◆ Provided data:
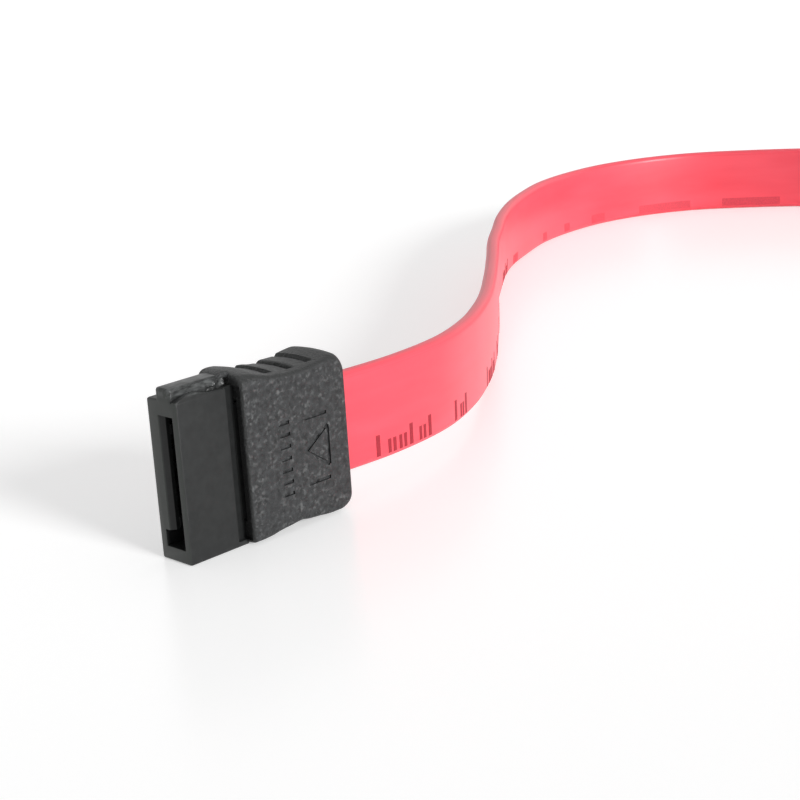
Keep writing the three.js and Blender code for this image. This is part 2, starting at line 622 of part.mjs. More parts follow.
function driveShell(side) {
  const split = FIT_GAP / 2;
  const zRange = side < 0 ? [0, driveMidZ - split] : [driveMidZ + split, DRIVE_SHELL_THICKNESS];
  const corner = 1.0;
  const plan = polygon([
    [0, driveNearY + corner],
    [corner, driveNearY],
    [DRIVE_SHELL_DEPTH, driveNearY],
    [DRIVE_SHELL_DEPTH, driveFarY],
    [corner, driveFarY],
    [0, driveFarY - corner],
  ]);
  const outside = solidOf(
    new THREE.ExtrudeGeometry(plan, { depth: zRange[1] - zRange[0], bevelEnabled: false }).translate(0, 0, zRange[0]),
  );
  const wall = DRIVE_SHELL_WALL;
  const hollow = block(
    [wall, DRIVE_SHELL_DEPTH + 1],
    [driveNearY + wall, driveFarY - wall],
    [wall, DRIVE_SHELL_THICKNESS - wall],
  );
  const cableWindow = block(
    [-1, wall + 1],
    [-CABLE_WIDTH / 2 + 0.1, CABLE_WIDTH / 2 - 0.1],
    [driveMidZ - CABLE_THICKNESS / 2, driveMidZ + CABLE_THICKNESS / 2],
  );
  const outlet = block(
    [-1, wall + 1],
    [BLANK_MID - BLANK_WIDTH / 2, BLANK_MID + BLANK_WIDTH / 2],
    [driveMidZ - BLANK_HEIGHT / 2, driveMidZ + BLANK_HEIGHT / 2],
  );
  return geometryOf(subtractAll(outside, [hollow, cableWindow, outlet]));
}

function powerOutletBlank() {
  const halfWidth = BLANK_WIDTH / 2;
  const halfHeight = BLANK_HEIGHT / 2;
  const body = block(
    [-FIT_GAP - 0.5, DRIVE_SHELL_WALL + 0.8],
    [BLANK_MID - halfWidth + FIT_GAP, BLANK_MID + halfWidth - FIT_GAP],
    [driveMidZ - halfHeight + FIT_GAP, driveMidZ + halfHeight - FIT_GAP],
  );
  const rim = block(
    [-FIT_GAP - 0.9, -FIT_GAP],
    [BLANK_MID - halfWidth - BLANK_RIM, BLANK_MID + halfWidth + BLANK_RIM],
    [driveMidZ - halfHeight - BLANK_RIM, driveMidZ + halfHeight + BLANK_RIM],
  );
  return geometryOf(body.add(rim));
}

// Assembly

const finishes = {
  housing: { color: BLACK, roughness: 0.42, metalness: 0 },
  boot: { color: BOOT_BLACK, roughness: 0.6, metalness: 0 },
  mould: { color: 0xd8d4c8, roughness: 0.5, metalness: 0 },
  contact: { color: GOLD, roughness: 0.3, metalness: 1 },
  wire: { color: TIN, roughness: 0.35, metalness: 1 },
  core: { color: 0x3f62b5, roughness: 0.5, metalness: 0 },
  cable: { color: RED, roughness: 0.45, metalness: 0 },
};

function named(name, geometry, finish) {
  const mesh = new THREE.Mesh(geometry, new THREE.MeshStandardMaterial(finishes[finish]));
  mesh.name = name;
  return mesh;
}

function signalPlug() {
  const group = new THREE.Group();
  group.add(named("plug_housing", plugHousing(), "housing"));
  group.add(named("plug_boot", boot(), "boot"));
  group.add(named("plug_inner_mould", innerMould(), "mould"));
  signalHeights.forEach((z, i) => {
    const contact = named(
      `plug_contact_${i + 1}`,
      contactGeometry(plugRearDepth, TAIL_DROP, CONTACT_WIDTH),
      "contact",
    );
    contact.position.set(MOUTH_X, SLOT_FAR_Y, z);
    group.add(contact);
  });
  const wireEndX = BOOT_BACK_X - FIT_GAP;
  const bareEnd = REAR_END_X + 0.9;
  const coreStart = mouldStartX + 0.2;
  coreIndexes.forEach((index, i) => {
    const core = named(`plug_core_${i + 1}`, coreGeometry(wireEndX - coreStart, coreStart - bareEnd), "core");
    core.position.set(wireEndX, wireY, signalHeights[index]);
    group.add(core);
  });
  drainIndexes.forEach((index, i) => {
    const drain = rodAlongX(bareEnd, wireEndX, wireY, signalHeights[index], DRAIN_RADIUS, 8);
    group.add(named(`plug_drain_${i + 1}`, drain, "wire"));
  });
  return group;
}

function driveConnector() {
  const group = new THREE.Group();
  group.add(named("drive_housing", driveHousing(), "housing"));
  group.add(named("drive_shell_lower", driveShell(-1), "boot"));
  group.add(named("drive_shell_upper", driveShell(1), "boot"));
  group.add(named("drive_power_blank", powerOutletBlank(), "housing"));
  const row = (prefix, places, width, side, tailDrop) =>
    places.forEach((y, i) => {
      const contact = named(`${prefix}_${i + 1}`, contactGeometry(driveRearDepth, tailDrop, width), "contact");
      const turn = new THREE.Matrix4().makeBasis(
        new THREE.Vector3(-1, 0, 0),
        new THREE.Vector3(0, 0, side),
        new THREE.Vector3(0, side, 0),
      );
      contact.setRotationFromMatrix(turn);
      contact.position.set(driveFaceX, y, driveMidZ + (side * SLOT_WIDTH) / 2);
      group.add(contact);
    });
  row("drive_signal_contact", driveSignals, CONTACT_WIDTH, -1, CONTACT_SEAT + SLOT_WIDTH / 4);
  row("drive_second_contact", driveSecond, SECOND_PORT_WIDTH, 1, 0);
  row("drive_power_contact", drivePowers, CONTACT_WIDTH, -1, 0);
  const tailZ = driveMidZ - SLOT_WIDTH / 2 + SLOT_WIDTH / 4;
  const insulated = driveRearX - CONTACT_TAIL - FIT_GAP - FIT_GAP;
  coreIndexes.forEach((index, i) => {
    const core = named(`drive_core_${i + 1}`, coreGeometry(insulated, CONTACT_TAIL - FIT_GAP), "core");
    core.rotation.z = Math.PI;
    core.position.set(FIT_GAP, driveSignals[index], tailZ + CONTACT_THICKNESS / 2 + CONDUCTOR_RADIUS + 0.05);
    group.add(core);
  });
  const [x, y] = ROUTE[ROUTE.length - 1];
  group.rotation.z = Math.PI;
  group.position.set(x - FIT_GAP, y, 0);
  return group;
}

const cable = new THREE.Group();
cable.add(signalPlug());
cable.add(named("cable_run", cableGeometry(), "cable"));
cable.add(driveConnector());

export default cable;
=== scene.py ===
"""A drive data cable, dressed for a studio picture.

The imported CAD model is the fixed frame. Every piece is made in millimetres in the frame of that model and
is brought to metres when it is finished, so it lies where the CAD says.
"""

from __future__ import annotations

import json
import logging
import math
from bisect import bisect_right
from collections.abc import Callable, Sequence
from dataclasses import dataclass, field
from enum import Enum

import bmesh
import bpy
from mathutils import Matrix, Vector, noise

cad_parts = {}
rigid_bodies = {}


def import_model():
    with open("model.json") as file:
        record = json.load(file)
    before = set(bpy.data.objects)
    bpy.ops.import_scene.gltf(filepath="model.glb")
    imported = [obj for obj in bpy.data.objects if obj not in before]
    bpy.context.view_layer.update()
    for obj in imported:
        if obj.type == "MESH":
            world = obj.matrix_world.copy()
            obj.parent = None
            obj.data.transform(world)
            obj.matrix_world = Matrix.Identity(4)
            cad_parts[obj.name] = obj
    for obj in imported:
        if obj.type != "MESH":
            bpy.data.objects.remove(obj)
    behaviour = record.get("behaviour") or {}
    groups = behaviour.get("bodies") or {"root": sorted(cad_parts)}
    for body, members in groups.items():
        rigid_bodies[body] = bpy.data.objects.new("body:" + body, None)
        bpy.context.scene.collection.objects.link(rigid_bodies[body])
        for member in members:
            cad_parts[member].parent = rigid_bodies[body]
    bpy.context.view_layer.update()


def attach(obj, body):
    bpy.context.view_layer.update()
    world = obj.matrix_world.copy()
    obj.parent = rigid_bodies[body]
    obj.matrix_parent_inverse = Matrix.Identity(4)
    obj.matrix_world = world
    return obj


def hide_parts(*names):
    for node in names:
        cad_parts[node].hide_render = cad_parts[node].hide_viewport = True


log = logging.getLogger("drive_cable")

Pair = tuple[float, float]
Triple = tuple[float, float, float]
Box = tuple[Pair, Pair, Pair]
Colour = tuple[int, int, int]
Inputs = dict[str | int, object]
Socket = bpy.types.NodeSocket
Piece = bpy.types.Object

MM = 0.001
WHITE = (1.0, 1.0, 1.0, 1.0)
# The pale colour of the grain's flecks, a painted glint
PAINTED_GLINT = (0.17, 0.175, 0.175, 1.0)
BODY = "root"
MOUTH_X = -8.5
BOOT_FRONT_X = -2.7
BOOT_BACK_X = 8.5
PLUG_HALF = 1.8
PLUG_TOP = 13.3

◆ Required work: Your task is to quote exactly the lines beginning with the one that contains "const cable = new THREE.Group();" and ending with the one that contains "obj.matrix_world = world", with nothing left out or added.

◆ Full answer:
const cable = new THREE.Group();
cable.add(signalPlug());
cable.add(named("cable_run", cableGeometry(), "cable"));
cable.add(driveConnector());

export default cable;
=== scene.py ===
"""A drive data cable, dressed for a studio picture.

The imported CAD model is the fixed frame. Every piece is made in millimetres in the frame of that model and
is brought to metres when it is finished, so it lies where the CAD says.
"""

from __future__ import annotations

import json
import logging
import math
from bisect import bisect_right
from collections.abc import Callable, Sequence
from dataclasses import dataclass, field
from enum import Enum

import bmesh
import bpy
from mathutils import Matrix, Vector, noise

cad_parts = {}
rigid_bodies = {}


def import_model():
    with open("model.json") as file:
        record = json.load(file)
    before = set(bpy.data.objects)
    bpy.ops.import_scene.gltf(filepath="model.glb")
    imported = [obj for obj in bpy.data.objects if obj not in before]
    bpy.context.view_layer.update()
    for obj in imported:
        if obj.type == "MESH":
            world = obj.matrix_world.copy()
            obj.parent = None
            obj.data.transform(world)
            obj.matrix_world = Matrix.Identity(4)
            cad_parts[obj.name] = obj
    for obj in imported:
        if obj.type != "MESH":
            bpy.data.objects.remove(obj)
    behaviour = record.get("behaviour") or {}
    groups = behaviour.get("bodies") or {"root": sorted(cad_parts)}
    for body, members in groups.items():
        rigid_bodies[body] = bpy.data.objects.new("body:" + body, None)
        bpy.context.scene.collection.objects.link(rigid_bodies[body])
        for member in members:
            cad_parts[member].parent = rigid_bodies[body]
    bpy.context.view_layer.update()


def attach(obj, body):
    bpy.context.view_layer.update()
    world = obj.matrix_world.copy()
    obj.parent = rigid_bodies[body]
    obj.matrix_parent_inverse = Matrix.Identity(4)
    obj.matrix_world = world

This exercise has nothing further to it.